Burks v. United States, 437 U.S. 1, 11, 98 S.Ct. 2141, 2147, 57 L.Ed.2d 1 (1978).
The implementation of this simple principle is complicated when it must be applied to a second trial following a conviction that was vacated on appeal or on motion for new trial. Thus, it was established early in Utah law that double jeopardy was no barrier to a second trial when the defendant had moved for a new trial on the basis of errors in the first. State v. Kessler, 15 Utah 142, 49 P. 293 (1897). The best statement of the rationale for that position is State v. Jaramillo, 25 Utah 2d 328, 329, 481 P.2d 394, 395 (1971), where the Court said:
Where the defendant has complained of errors that vitiate the prior proceedings and judgment and they are nullified at his request, he cannot then take the inconsistent position that there was a valid proceeding and judgment against him which constitute a former jeopardy. *324When he makes such a successful attack upon his conviction because of some prejudicial error, what he is entitled to is a trial or other appropriate proceeding in the absence of the error.

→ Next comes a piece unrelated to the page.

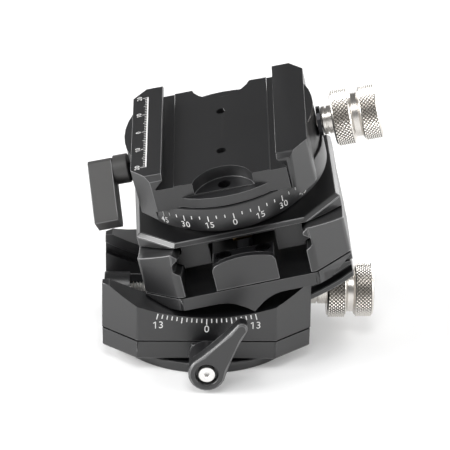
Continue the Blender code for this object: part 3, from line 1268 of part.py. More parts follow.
def make_clamp_knob(frame):
    centre = (0.0, 0.0, CLAMP_SCREW_HEIGHT)
    end = knob_end(CLAMP_KNOB_START)
    screw = rod("clamp_screw", CLAMP_SCREW_RADIUS, CLAMP_SCREW_TIP, end - GAP, centre, "x", HOLE_SIDES)
    frame.carry(screw, stainless())
    washer = CLAMP_DISC_RADIUS + GAP
    collar = washer + CLAMP_WASHER_THICKNESS + GAP
    bore = CLAMP_SCREW_RADIUS + GAP
    outside = washer + CLAMP_WASHER_THICKNESS
    profile = [(bore, washer), (CLAMP_WASHER_RADIUS, washer), (CLAMP_WASHER_RADIUS, outside), (bore, outside)]
    frame.carry(turned("clamp_washer", profile, centre, "x", PIN_SIDES), black_steel())
    frame.carry(knob("clamp_knob", centre, "x", collar, CLAMP_KNOB_START, CLAMP_SCREW_RADIUS), stainless())


def make_pan_lever(frame, clamp_frame):
    """The paddle: a bar about the locking screw, drawn upright and then swung to its rest."""
    centre = (0.0, PADDLE_AXIS_Y, PADDLE_AXIS_HEIGHT)
    low = PADDLE_AXIS_HEIGHT - PADDLE_LENGTH
    high = PADDLE_AXIS_HEIGHT + PADDLE_HUB_RISE
    front = PADDLE_AXIS_Y - PADDLE_HALF_DEPTH
    back = PADDLE_AXIS_Y + PADDLE_HALF_DEPTH
    outline = [(front + PADDLE_EDGE_BEVEL, low), (back - PADDLE_END_CUT, low), (back, low + PADDLE_END_CUT),
               (back, high - PADDLE_END_CUT), (back - PADDLE_END_CUT, high),
               (front + PADDLE_END_CUT, high), (front, high - PADDLE_END_CUT), (front, low + PADDLE_TOE)]
    lever = prism("pan_lever", outline, -PADDLE_OUTER, -PADDLE_INNER, "x")
    join(lever, rod("barrel", PADDLE_HALF_DEPTH - GAP, -PADDLE_INNER - PADDLE_HALF_DEPTH,
                    -PADDLE_BARREL_START, centre, "x", KNOB_SIDES))
    cut(lever, rod("bore", PADDLE_SCREW_RADIUS + GAP, -PADDLE_OUTER + PADDLE_HALF_DEPTH,
                   -PADDLE_BARREL_START + OVERRUN, centre, "x", HOLE_SIDES))
    swing = (Matrix.Translation(centre) @ Matrix.Rotation(-PADDLE_ANGLE, 4, "X")
             @ Matrix.Translation(-Vector(centre)))
    lever.data.transform(swing)
    frame.carry(lever, black_anodised())
    screw = rod("pan_lever_screw", PADDLE_SCREW_RADIUS, -PADDLE_OUTER + PADDLE_HALF_DEPTH + GAP,
                -PADDLE_SCREW_TIP, centre, "x", HOLE_SIDES)
    frame.carry(screw, stainless())
    plug = rod("pan_brake_plug", PADDLE_PLUG_RADIUS, -PADDLE_SCREW_TIP + GAP, -SPINDLE_RADIUS - RUNNING,
               centre, "x", HOLE_SIDES)
    clamp_frame.carry(plug, brass())


def main():
    clear_scene()
    disc = Frame("disc_frame", (0.0, 0.0, 0.0))
    base = Frame("base_pan_axis", (0.0, 0.0, SEAM_HEIGHT))
    lever = Frame("base_lever_axis", (0.0, -LEVER_HUB_BACK, LEVER_AXIS_HEIGHT), base)
    lower_spin = Frame("lower_worm_axis", (PILLAR_OUTER, 0.0, LOWER_WORM_HEIGHT), base)
    carriage = Frame("lower_tilt_axis", (0.0, 0.0, LOWER_AXIS_HEIGHT), base, (0.0, LOWER_TILT, 0.0))
    upper_spin = Frame("upper_worm_axis", (0.0, BODY_HALF_DEPTH, UPPER_WORM_HEIGHT), carriage)
    tilt = Frame("upper_tilt_axis", (0.0, 0.0, UPPER_AXIS_HEIGHT), carriage, (UPPER_TILT, 0.0, 0.0))
    clamp = Frame("clamp_pan_axis", (0.0, 0.0, RING_TOP), tilt, (0.0, 0.0, CLAMP_PAN))
    paddle = Frame("pan_lever_axis", (-PADDLE_BARREL_START, PADDLE_AXIS_Y, PADDLE_AXIS_HEIGHT), clamp)
    jaw = Frame("jaw_slide_axis", (CLAMP_SEAM, 0.0, CLAMP_SCREW_HEIGHT), clamp)
    jaw_knob = Frame("clamp_knob_axis", (CLAMP_DISC_RADIUS, 0.0, CLAMP_SCREW_HEIGHT), jaw)

    make_mount_disc(disc)
    make_thread_bush(disc)
    make_retaining_washer(disc)
    make_retaining_screws(disc)

    make_base_cover(base)
    make_cover_screws(base)
    make_base_body(base)
    make_brake_plug(base)
    make_base_lever(lever)
    make_lever_screw(lever)
    make_lower_worm(base, lower_spin)

    make_carriage_plate(carriage)
    make_lower_slide(carriage)
    make_guide_rail(carriage, "guide_rail_left", -1)
    make_guide_rail(carriage, "guide_rail_right", 1)
    rail_screws = screws("rail_screw", rail_screw_places(), CARRIAGE_PLATE_BOTTOM, 1.0)
    carriage.carry_all(rail_screws, stainless())
    make_worm_block(carriage, "worm_block_front", -1)
    make_worm_block(carriage, "worm_block_rear", 1)
    make_block_screws(carriage)
    make_upper_worm(carriage, upper_spin)

    make_tilt_plate(tilt)
    make_upper_slide(tilt)
    make_scale_ring(tilt)
    make_pan_spindle(tilt)

    make_clamp_body(clamp)
    make_movable_jaw(jaw)
    make_clamp_knob(jaw_knob)
    make_pan_lever(paddle, clamp)


main()
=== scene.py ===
"""Looks of the geared tripod head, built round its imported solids.

Each operator makes one piece, or one group of like pieces, of the panning base, the two worm-driven
arc slides and the dovetail clamp. Lengths are in metres, +Z is up and the front faces -Y.
"""

import json
from contextlib import contextmanager
from math import ceil, cos, pi, radians, sin

import bmesh
import bpy
from bpy.props import FloatProperty, FloatVectorProperty, IntProperty, PointerProperty
from mathutils import Matrix, Vector

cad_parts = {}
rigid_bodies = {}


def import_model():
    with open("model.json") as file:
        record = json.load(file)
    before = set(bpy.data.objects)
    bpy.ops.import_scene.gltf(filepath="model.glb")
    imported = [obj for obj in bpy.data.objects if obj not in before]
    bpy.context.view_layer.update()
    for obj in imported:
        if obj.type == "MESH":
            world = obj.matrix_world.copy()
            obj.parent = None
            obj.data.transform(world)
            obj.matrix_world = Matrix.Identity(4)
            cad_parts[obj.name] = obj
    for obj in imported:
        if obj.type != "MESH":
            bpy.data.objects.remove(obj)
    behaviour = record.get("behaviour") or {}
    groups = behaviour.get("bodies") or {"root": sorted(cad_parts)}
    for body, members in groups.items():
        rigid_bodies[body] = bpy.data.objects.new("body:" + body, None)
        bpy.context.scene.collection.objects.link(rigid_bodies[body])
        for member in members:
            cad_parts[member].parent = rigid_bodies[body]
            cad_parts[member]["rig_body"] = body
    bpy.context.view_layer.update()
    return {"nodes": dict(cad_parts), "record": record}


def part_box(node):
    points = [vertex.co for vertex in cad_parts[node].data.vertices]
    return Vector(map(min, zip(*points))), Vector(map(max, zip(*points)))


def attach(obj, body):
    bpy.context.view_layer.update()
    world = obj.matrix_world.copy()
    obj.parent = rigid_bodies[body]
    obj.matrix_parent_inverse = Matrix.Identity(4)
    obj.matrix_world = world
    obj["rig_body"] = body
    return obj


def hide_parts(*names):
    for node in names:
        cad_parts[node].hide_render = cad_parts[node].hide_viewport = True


bl_info = {
    "name": "Geared Tripod Head",
    "version": (1, 0, 0),
    "blender": (4, 5, 0),
    "location": "View3D > Sidebar > Tripod Head",
    "description": "Finishes, markings and fine shapes of a geared tripod head",
    "category": "Object",
}

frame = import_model()

# Resting pose: the tilts and turns that the head stands at, and the heights of the tilt axes
LOWER_TILT = radians(-13.0)
LOWER_AXIS_HEIGHT = 0.08565
UPPER_TILT = radians(9.5)
UPPER_AXIS_HEIGHT = 0.1087
CLAMP_PAN = radians(-2.4)

# Places on the head, in the level pose
LEVER_AXIS_HEIGHT = 0.0067
PADDLE_AXIS_Y = -0.0028
PADDLE_AXIS_HEIGHT = 0.0602
LOWER_WORM_HEIGHT = 0.0144
UPPER_WORM_HEIGHT = 0.0324
CLAMP_SCREW_HEIGHT = 0.0627
BASE_FACE = -0.0281
BASE_SEAM = 0.0102
CLAMP_JAW_TOP = 0.07057
RING_RADIUS = 0.03105

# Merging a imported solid: points this close and faces this flat are one, and shorter edges go
WELD = 0.000002
FLAT_ANGLE = radians(0.4)
SHORTEST_EDGE = 0.00034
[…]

In contrast, where the evidence has been presented to the jury and the court aborts the trial without the consent of the defendant and without some special necessity, double jeopardy prevents a second trial. State v. Ambrose, Utah, 598 P.2d 354 (1979); State v. Thompson, 58 Utah 291, 199 P. 161, 38 A.L.R. 697 (1921); State v. Hows, 31 Utah 168, 87 P. 163 (1906). Of course, double jeopardy is no bar to retrial if the jury is unable to agree on a verdict. State v. Gardner, 62 Utah 62, 217 P. 976 (1923).
II. FACTS AND PROCEEDINGS
The record facts pertinent to this appeal are undisputed. Appellant was charged with retail theft, U.C.A., 1953, § 76-6-602(1), committed “on or about March 5, 1982.” The information states that he took two women’s suits, valued at $800, from Nordstrom at 50 South Main in Salt Lake City, that when he was confronted and stopped outside the store he dropped them and fled, and that he was apprehended shortly thereafter. Appellant was held without bail because, according to the information, he was then on parole from the Utah State Prison, where he had been serving a sentence for burglary.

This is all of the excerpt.